* Start Given data *

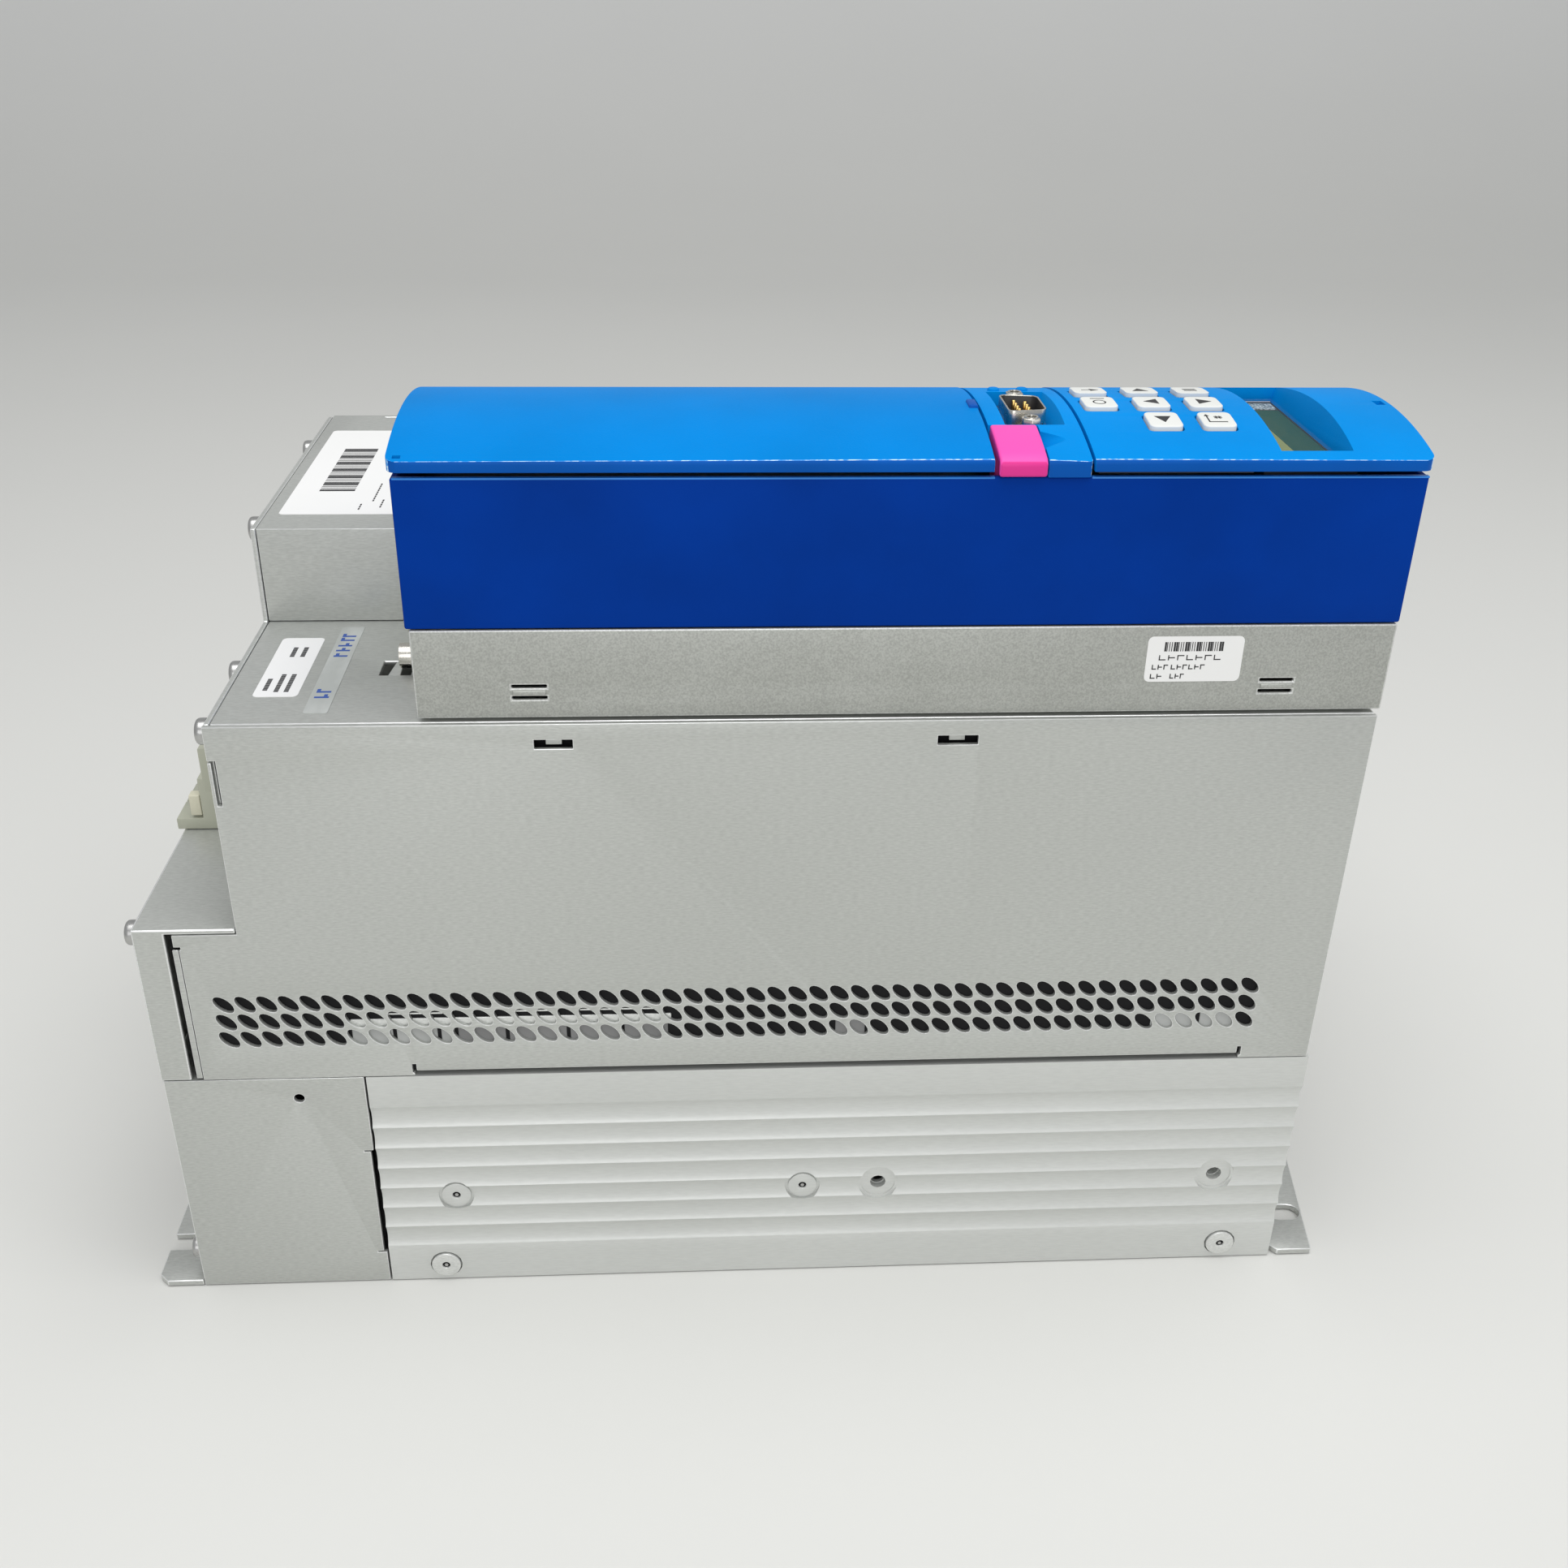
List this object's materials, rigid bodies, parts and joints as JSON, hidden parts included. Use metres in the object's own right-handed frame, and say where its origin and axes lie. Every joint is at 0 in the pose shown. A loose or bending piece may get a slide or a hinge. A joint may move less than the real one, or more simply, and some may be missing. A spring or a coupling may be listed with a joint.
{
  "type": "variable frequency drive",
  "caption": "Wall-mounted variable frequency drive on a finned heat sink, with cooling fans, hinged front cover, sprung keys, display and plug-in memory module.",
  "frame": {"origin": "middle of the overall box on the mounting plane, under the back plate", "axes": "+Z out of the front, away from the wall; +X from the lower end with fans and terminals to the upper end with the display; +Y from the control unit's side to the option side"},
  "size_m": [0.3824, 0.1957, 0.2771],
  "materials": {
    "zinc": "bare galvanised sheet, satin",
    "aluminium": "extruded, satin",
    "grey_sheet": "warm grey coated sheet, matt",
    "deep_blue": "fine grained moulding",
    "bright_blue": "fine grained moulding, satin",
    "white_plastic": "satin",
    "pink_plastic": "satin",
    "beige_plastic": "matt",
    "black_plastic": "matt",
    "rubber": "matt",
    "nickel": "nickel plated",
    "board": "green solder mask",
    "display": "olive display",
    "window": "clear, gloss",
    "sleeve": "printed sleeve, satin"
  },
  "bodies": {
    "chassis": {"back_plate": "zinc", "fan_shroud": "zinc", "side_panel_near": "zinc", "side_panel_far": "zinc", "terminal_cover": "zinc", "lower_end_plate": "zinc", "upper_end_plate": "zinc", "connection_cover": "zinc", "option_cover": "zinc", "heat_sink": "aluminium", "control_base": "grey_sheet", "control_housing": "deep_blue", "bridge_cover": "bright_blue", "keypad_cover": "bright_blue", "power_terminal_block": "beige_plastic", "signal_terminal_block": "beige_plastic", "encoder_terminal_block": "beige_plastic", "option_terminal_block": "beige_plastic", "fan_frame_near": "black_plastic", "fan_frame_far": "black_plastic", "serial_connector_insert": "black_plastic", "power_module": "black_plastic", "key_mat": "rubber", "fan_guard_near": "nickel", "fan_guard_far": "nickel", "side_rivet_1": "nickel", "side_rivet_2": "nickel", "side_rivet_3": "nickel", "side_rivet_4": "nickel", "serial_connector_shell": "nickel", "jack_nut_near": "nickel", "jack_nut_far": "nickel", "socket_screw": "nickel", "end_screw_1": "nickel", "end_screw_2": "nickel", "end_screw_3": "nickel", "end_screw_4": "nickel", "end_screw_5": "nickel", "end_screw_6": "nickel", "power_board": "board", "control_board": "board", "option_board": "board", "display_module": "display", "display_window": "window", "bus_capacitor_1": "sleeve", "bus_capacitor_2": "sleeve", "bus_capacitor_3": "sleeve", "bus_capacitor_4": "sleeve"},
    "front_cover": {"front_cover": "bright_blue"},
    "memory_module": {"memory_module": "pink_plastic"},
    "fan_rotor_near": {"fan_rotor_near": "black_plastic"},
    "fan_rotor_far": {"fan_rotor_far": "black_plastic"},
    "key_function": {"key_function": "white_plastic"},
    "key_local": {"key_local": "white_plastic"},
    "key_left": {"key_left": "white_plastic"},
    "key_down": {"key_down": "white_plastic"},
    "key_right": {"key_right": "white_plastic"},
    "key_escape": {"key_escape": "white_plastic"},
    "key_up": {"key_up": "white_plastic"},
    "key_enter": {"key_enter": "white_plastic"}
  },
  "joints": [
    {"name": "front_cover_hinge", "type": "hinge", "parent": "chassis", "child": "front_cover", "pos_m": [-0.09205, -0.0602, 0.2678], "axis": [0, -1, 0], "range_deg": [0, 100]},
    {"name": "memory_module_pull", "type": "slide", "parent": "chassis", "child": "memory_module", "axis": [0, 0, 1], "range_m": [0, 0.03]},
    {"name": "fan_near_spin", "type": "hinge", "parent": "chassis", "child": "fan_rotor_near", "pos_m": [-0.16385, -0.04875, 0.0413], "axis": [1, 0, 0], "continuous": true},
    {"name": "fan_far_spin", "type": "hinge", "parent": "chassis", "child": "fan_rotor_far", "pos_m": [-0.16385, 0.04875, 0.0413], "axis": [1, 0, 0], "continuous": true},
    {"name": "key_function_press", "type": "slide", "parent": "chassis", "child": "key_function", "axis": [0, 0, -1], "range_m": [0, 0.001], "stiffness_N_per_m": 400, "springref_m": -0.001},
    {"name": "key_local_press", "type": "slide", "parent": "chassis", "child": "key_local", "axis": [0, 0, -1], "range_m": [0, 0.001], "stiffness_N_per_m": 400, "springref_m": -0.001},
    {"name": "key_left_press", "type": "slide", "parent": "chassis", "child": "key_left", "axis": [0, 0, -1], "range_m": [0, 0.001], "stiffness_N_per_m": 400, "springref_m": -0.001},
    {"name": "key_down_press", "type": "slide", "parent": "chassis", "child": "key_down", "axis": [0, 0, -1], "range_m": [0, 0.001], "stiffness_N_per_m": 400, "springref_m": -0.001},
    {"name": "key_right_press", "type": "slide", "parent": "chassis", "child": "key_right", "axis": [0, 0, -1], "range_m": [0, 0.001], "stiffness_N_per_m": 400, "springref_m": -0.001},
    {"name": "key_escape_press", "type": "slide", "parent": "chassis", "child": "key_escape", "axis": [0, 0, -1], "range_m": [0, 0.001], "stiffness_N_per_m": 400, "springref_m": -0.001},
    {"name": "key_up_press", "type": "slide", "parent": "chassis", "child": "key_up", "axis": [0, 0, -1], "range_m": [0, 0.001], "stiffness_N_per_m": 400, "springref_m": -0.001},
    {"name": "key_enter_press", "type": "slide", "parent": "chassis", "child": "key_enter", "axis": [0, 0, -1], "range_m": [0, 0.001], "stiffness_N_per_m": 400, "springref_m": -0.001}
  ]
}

* End Given data *

## Exercise brief:
Exactly reproduce the material above.

## Complete output:
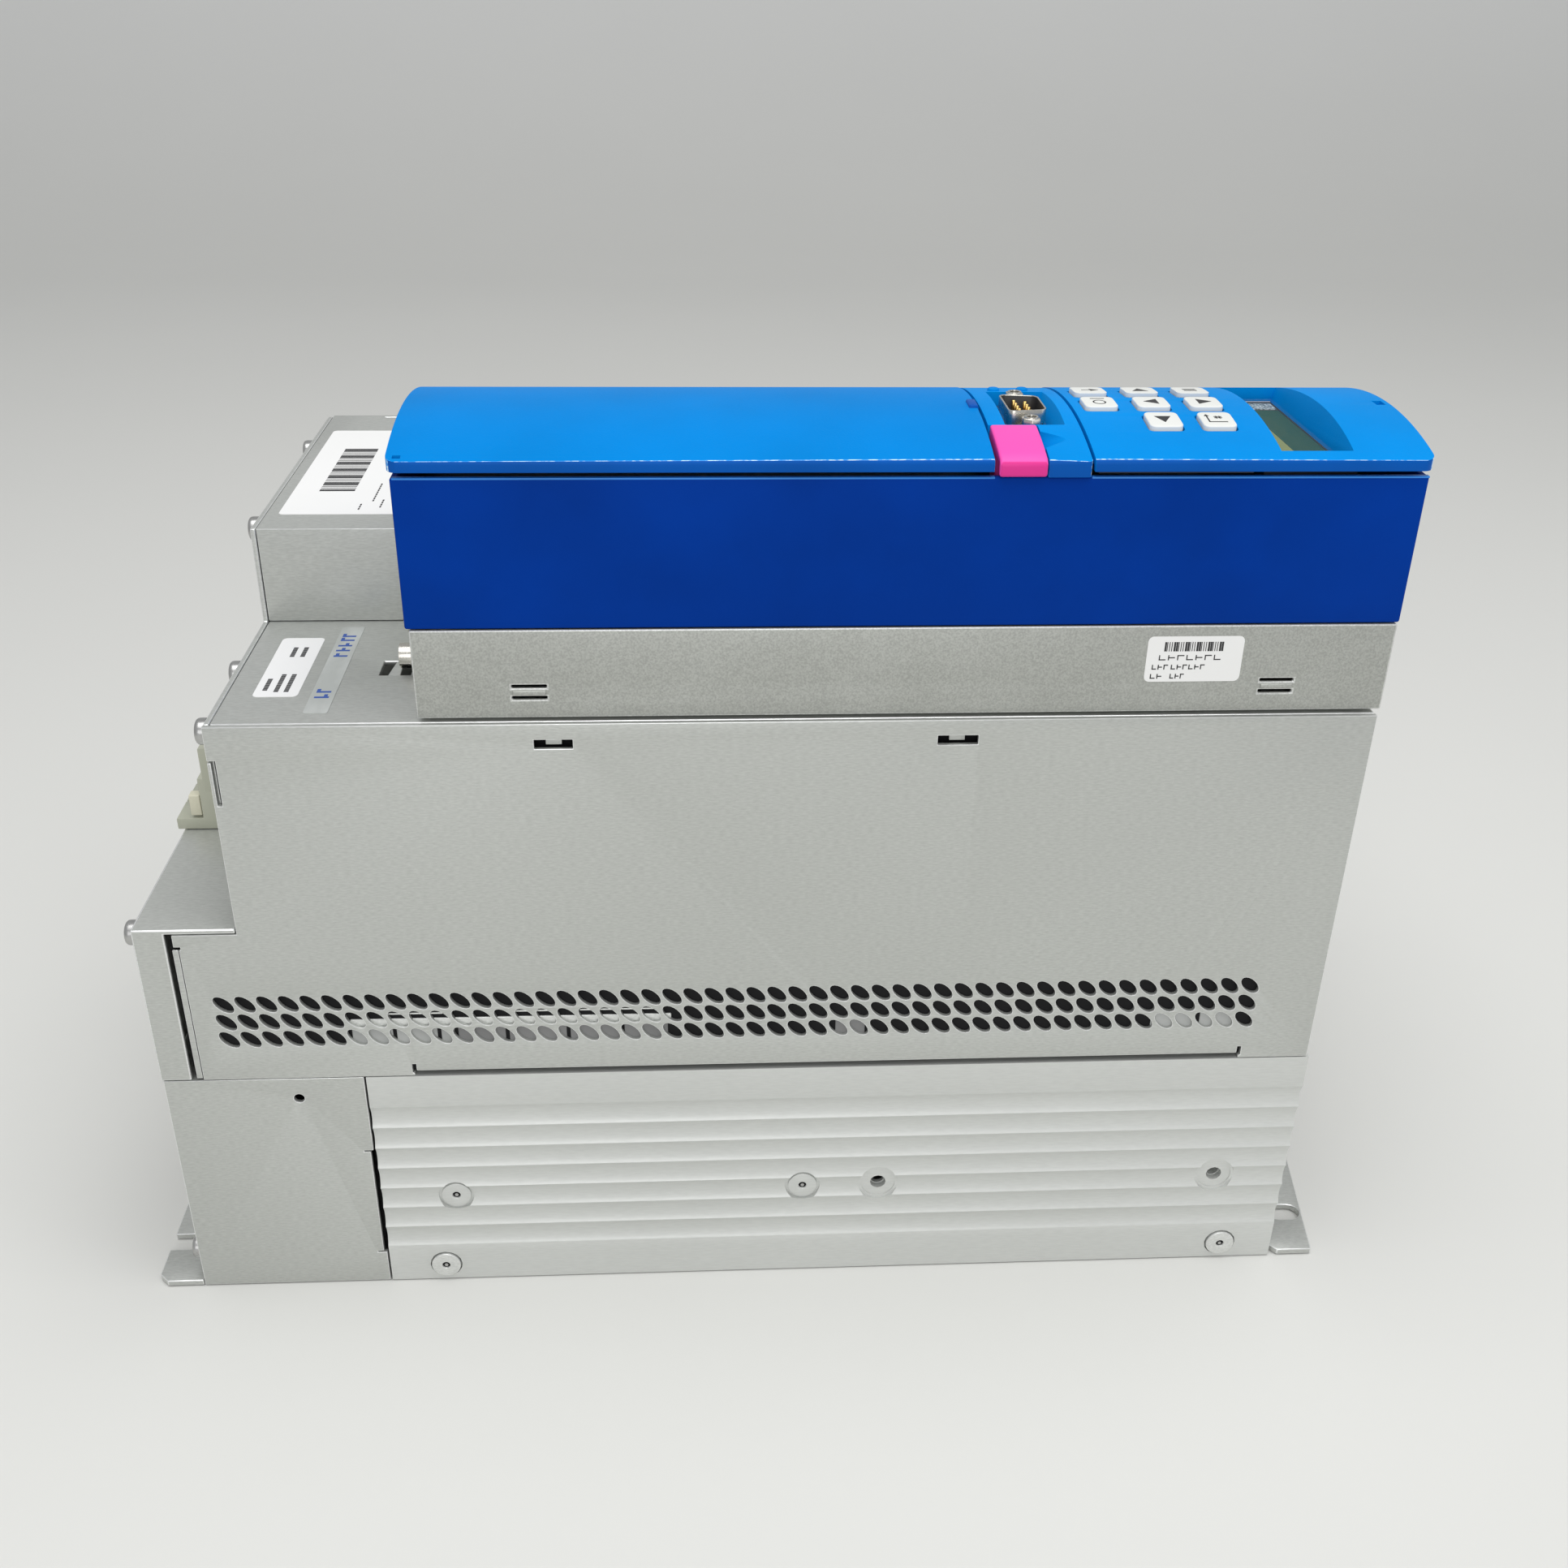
List this object's materials, rigid bodies, parts and joints as JSON, hidden parts included. Use metres in the object's own right-handed frame, and say where its origin and axes lie. Every joint is at 0 in the pose shown. A loose or bending piece may get a slide or a hinge. A joint may move less than the real one, or more simply, and some may be missing. A spring or a coupling may be listed with a joint.
{
  "type": "variable frequency drive",
  "caption": "Wall-mounted variable frequency drive on a finned heat sink, with cooling fans, hinged front cover, sprung keys, display and plug-in memory module.",
  "frame": {"origin": "middle of the overall box on the mounting plane, under the back plate", "axes": "+Z out of the front, away from the wall; +X from the lower end with fans and terminals to the upper end with the display; +Y from the control unit's side to the option side"},
  "size_m": [0.3824, 0.1957, 0.2771],
  "materials": {
    "zinc": "bare galvanised sheet, satin",
    "aluminium": "extruded, satin",
    "grey_sheet": "warm grey coated sheet, matt",
    "deep_blue": "fine grained moulding",
    "bright_blue": "fine grained moulding, satin",
    "white_plastic": "satin",
    "pink_plastic": "satin",
    "beige_plastic": "matt",
    "black_plastic": "matt",
    "rubber": "matt",
    "nickel": "nickel plated",
    "board": "green solder mask",
    "display": "olive display",
    "window": "clear, gloss",
    "sleeve": "printed sleeve, satin"
  },
  "bodies": {
    "chassis": {"back_plate": "zinc", "fan_shroud": "zinc", "side_panel_near": "zinc", "side_panel_far": "zinc", "terminal_cover": "zinc", "lower_end_plate": "zinc", "upper_end_plate": "zinc", "connection_cover": "zinc", "option_cover": "zinc", "heat_sink": "aluminium", "control_base": "grey_sheet", "control_housing": "deep_blue", "bridge_cover": "bright_blue", "keypad_cover": "bright_blue", "power_terminal_block": "beige_plastic", "signal_terminal_block": "beige_plastic", "encoder_terminal_block": "beige_plastic", "option_terminal_block": "beige_plastic", "fan_frame_near": "black_plastic", "fan_frame_far": "black_plastic", "serial_connector_insert": "black_plastic", "power_module": "black_plastic", "key_mat": "rubber", "fan_guard_near": "nickel", "fan_guard_far": "nickel", "side_rivet_1": "nickel", "side_rivet_2": "nickel", "side_rivet_3": "nickel", "side_rivet_4": "nickel", "serial_connector_shell": "nickel", "jack_nut_near": "nickel", "jack_nut_far": "nickel", "socket_screw": "nickel", "end_screw_1": "nickel", "end_screw_2": "nickel", "end_screw_3": "nickel", "end_screw_4": "nickel", "end_screw_5": "nickel", "end_screw_6": "nickel", "power_board": "board", "control_board": "board", "option_board": "board", "display_module": "display", "display_window": "window", "bus_capacitor_1": "sleeve", "bus_capacitor_2": "sleeve", "bus_capacitor_3": "sleeve", "bus_capacitor_4": "sleeve"},
    "front_cover": {"front_cover": "bright_blue"},
    "memory_module": {"memory_module": "pink_plastic"},
    "fan_rotor_near": {"fan_rotor_near": "black_plastic"},
    "fan_rotor_far": {"fan_rotor_far": "black_plastic"},
    "key_function": {"key_function": "white_plastic"},
    "key_local": {"key_local": "white_plastic"},
    "key_left": {"key_left": "white_plastic"},
    "key_down": {"key_down": "white_plastic"},
    "key_right": {"key_right": "white_plastic"},
    "key_escape": {"key_escape": "white_plastic"},
    "key_up": {"key_up": "white_plastic"},
    "key_enter": {"key_enter": "white_plastic"}
  },
  "joints": [
    {"name": "front_cover_hinge", "type": "hinge", "parent": "chassis", "child": "front_cover", "pos_m": [-0.09205, -0.0602, 0.2678], "axis": [0, -1, 0], "range_deg": [0, 100]},
    {"name": "memory_module_pull", "type": "slide", "parent": "chassis", "child": "memory_module", "axis": [0, 0, 1], "range_m": [0, 0.03]},
    {"name": "fan_near_spin", "type": "hinge", "parent": "chassis", "child": "fan_rotor_near", "pos_m": [-0.16385, -0.04875, 0.0413], "axis": [1, 0, 0], "continuous": true},
    {"name": "fan_far_spin", "type": "hinge", "parent": "chassis", "child": "fan_rotor_far", "pos_m": [-0.16385, 0.04875, 0.0413], "axis": [1, 0, 0], "continuous": true},
    {"name": "key_function_press", "type": "slide", "parent": "chassis", "child": "key_function", "axis": [0, 0, -1], "range_m": [0, 0.001], "stiffness_N_per_m": 400, "springref_m": -0.001},
    {"name": "key_local_press", "type": "slide", "parent": "chassis", "child": "key_local", "axis": [0, 0, -1], "range_m": [0, 0.001], "stiffness_N_per_m": 400, "springref_m": -0.001},
    {"name": "key_left_press", "type": "slide", "parent": "chassis", "child": "key_left", "axis": [0, 0, -1], "range_m": [0, 0.001], "stiffness_N_per_m": 400, "springref_m": -0.001},
    {"name": "key_down_press", "type": "slide", "parent": "chassis", "child": "key_down", "axis": [0, 0, -1], "range_m": [0, 0.001], "stiffness_N_per_m": 400, "springref_m": -0.001},
    {"name": "key_right_press", "type": "slide", "parent": "chassis", "child": "key_right", "axis": [0, 0, -1], "range_m": [0, 0.001], "stiffness_N_per_m": 400, "springref_m": -0.001},
    {"name": "key_escape_press", "type": "slide", "parent": "chassis", "child": "key_escape", "axis": [0, 0, -1], "range_m": [0, 0.001], "stiffness_N_per_m": 400, "springref_m": -0.001},
    {"name": "key_up_press", "type": "slide", "parent": "chassis", "child": "key_up", "axis": [0, 0, -1], "range_m": [0, 0.001], "stiffness_N_per_m": 400, "springref_m": -0.001},
    {"name": "key_enter_press", "type": "slide", "parent": "chassis", "child": "key_enter", "axis": [0, 0, -1], "range_m": [0, 0.001], "stiffness_N_per_m": 400, "springref_m": -0.001}
  ]
}